◆ WRITTEN EXERCISE ◆
Print, exactly as written, every line from the first line of the records below through the line containing "pale floor, the", and nothing further.

--- START OF SUPPLIED MATERIAL ---

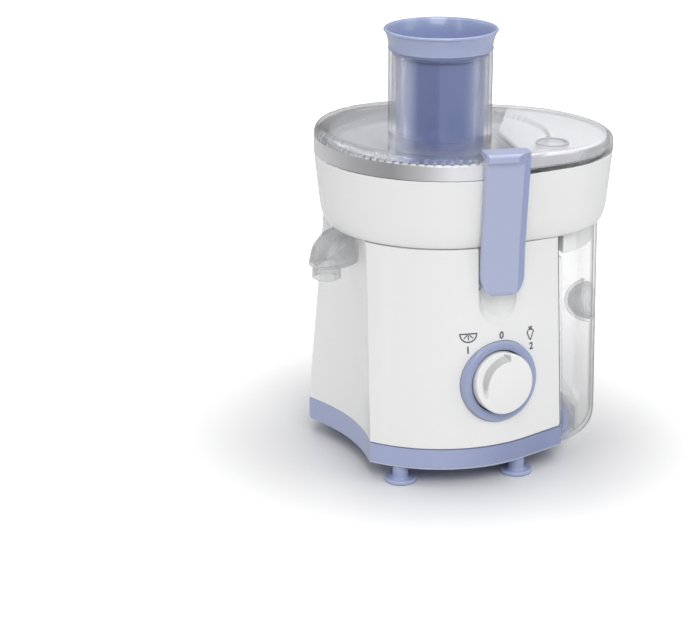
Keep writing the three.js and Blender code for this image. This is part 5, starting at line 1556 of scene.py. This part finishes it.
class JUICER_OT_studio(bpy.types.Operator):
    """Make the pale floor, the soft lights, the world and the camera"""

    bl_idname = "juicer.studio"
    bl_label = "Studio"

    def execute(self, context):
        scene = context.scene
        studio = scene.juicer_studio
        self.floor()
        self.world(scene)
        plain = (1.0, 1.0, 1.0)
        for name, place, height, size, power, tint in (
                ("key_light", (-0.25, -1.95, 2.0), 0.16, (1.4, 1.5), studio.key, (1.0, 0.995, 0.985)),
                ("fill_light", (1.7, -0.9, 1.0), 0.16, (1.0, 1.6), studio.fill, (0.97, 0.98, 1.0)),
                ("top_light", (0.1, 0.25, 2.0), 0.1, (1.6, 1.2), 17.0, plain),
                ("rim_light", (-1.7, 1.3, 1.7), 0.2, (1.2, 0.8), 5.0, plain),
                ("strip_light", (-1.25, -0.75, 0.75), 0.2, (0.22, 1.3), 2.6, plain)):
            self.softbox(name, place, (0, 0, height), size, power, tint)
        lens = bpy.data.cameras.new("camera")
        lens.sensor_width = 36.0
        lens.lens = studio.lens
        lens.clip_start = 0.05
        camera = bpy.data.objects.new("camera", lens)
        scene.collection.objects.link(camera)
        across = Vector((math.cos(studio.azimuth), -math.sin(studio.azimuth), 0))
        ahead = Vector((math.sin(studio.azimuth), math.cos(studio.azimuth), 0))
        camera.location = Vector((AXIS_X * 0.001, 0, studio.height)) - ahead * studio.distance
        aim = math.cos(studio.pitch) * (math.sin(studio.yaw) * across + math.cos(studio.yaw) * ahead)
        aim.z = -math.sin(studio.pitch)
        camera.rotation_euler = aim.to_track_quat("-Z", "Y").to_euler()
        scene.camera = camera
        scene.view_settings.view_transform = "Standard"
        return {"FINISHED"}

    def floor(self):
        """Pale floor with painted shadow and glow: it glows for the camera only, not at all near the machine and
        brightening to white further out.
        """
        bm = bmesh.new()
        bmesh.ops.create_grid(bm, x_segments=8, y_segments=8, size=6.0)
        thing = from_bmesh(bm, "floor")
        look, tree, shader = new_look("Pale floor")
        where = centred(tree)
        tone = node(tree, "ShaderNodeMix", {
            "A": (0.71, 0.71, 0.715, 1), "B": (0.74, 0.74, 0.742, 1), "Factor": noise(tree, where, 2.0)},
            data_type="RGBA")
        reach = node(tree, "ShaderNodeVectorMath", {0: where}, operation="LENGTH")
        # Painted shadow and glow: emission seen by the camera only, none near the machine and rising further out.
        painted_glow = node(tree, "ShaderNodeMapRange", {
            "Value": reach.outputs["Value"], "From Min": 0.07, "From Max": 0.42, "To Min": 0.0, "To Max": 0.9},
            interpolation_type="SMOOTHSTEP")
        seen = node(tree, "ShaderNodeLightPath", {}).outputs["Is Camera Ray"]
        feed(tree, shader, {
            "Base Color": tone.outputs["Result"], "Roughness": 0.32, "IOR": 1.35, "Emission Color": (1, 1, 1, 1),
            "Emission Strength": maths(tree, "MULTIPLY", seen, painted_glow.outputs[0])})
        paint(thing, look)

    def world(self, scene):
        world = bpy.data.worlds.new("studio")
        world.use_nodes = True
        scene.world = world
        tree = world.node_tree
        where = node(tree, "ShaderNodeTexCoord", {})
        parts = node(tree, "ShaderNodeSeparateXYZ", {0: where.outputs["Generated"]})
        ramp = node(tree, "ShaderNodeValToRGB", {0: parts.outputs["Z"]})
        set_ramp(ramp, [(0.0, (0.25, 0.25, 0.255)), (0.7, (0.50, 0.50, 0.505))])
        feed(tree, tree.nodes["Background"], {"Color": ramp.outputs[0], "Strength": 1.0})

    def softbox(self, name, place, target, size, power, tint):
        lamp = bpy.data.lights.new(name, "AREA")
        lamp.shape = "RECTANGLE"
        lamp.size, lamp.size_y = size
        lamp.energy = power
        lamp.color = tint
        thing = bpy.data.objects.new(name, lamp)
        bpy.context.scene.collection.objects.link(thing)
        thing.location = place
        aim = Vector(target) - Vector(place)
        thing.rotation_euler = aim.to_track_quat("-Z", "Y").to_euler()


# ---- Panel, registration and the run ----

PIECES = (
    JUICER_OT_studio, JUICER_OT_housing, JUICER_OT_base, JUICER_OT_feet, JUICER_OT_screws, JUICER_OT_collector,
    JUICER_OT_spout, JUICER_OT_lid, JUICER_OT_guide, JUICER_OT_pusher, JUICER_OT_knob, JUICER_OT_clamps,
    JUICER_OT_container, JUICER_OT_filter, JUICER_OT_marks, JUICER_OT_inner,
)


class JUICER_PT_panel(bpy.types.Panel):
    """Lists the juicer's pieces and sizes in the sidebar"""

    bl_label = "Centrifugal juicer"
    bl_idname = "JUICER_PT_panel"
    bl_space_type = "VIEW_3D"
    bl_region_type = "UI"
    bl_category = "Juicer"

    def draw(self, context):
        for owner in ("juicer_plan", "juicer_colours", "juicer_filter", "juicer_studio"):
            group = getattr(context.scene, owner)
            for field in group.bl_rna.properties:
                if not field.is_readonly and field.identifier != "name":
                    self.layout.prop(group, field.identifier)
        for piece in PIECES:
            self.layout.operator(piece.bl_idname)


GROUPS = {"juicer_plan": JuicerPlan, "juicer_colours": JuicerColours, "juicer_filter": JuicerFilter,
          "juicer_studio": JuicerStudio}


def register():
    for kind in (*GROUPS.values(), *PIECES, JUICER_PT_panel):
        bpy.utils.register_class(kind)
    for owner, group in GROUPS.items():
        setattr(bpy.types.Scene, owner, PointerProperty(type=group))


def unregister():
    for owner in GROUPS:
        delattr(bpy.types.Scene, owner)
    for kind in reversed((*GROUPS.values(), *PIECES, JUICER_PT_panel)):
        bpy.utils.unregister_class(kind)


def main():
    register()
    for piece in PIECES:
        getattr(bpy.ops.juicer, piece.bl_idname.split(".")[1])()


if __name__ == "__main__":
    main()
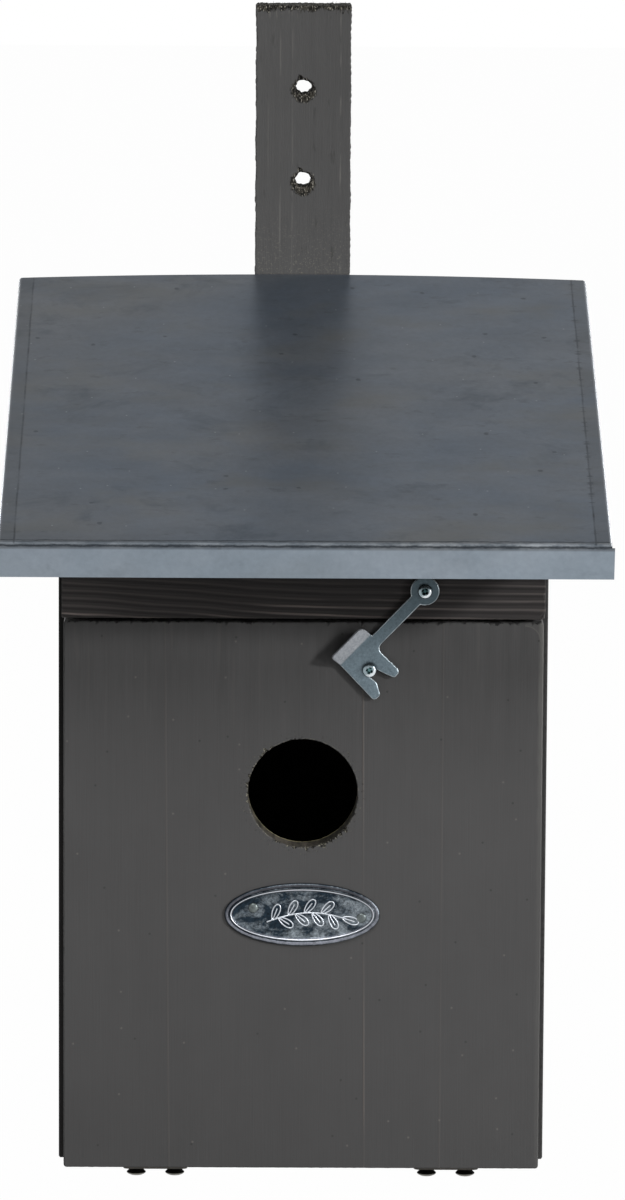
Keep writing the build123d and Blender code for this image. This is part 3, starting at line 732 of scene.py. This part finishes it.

--- END OF SUPPLIED MATERIAL ---

◆ TASK ANSWER ◆
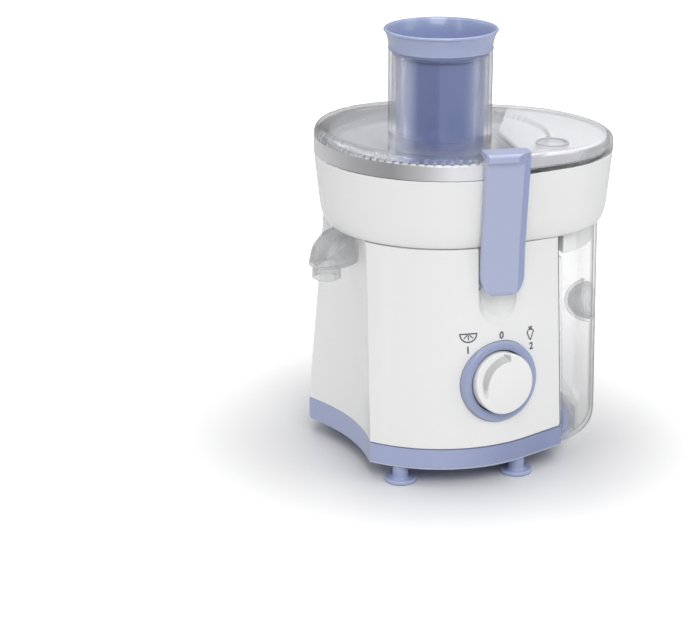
Keep writing the three.js and Blender code for this image. This is part 5, starting at line 1556 of scene.py. This part finishes it.
class JUICER_OT_studio(bpy.types.Operator):
    """Make the pale floor, the soft lights, the world and the camera"""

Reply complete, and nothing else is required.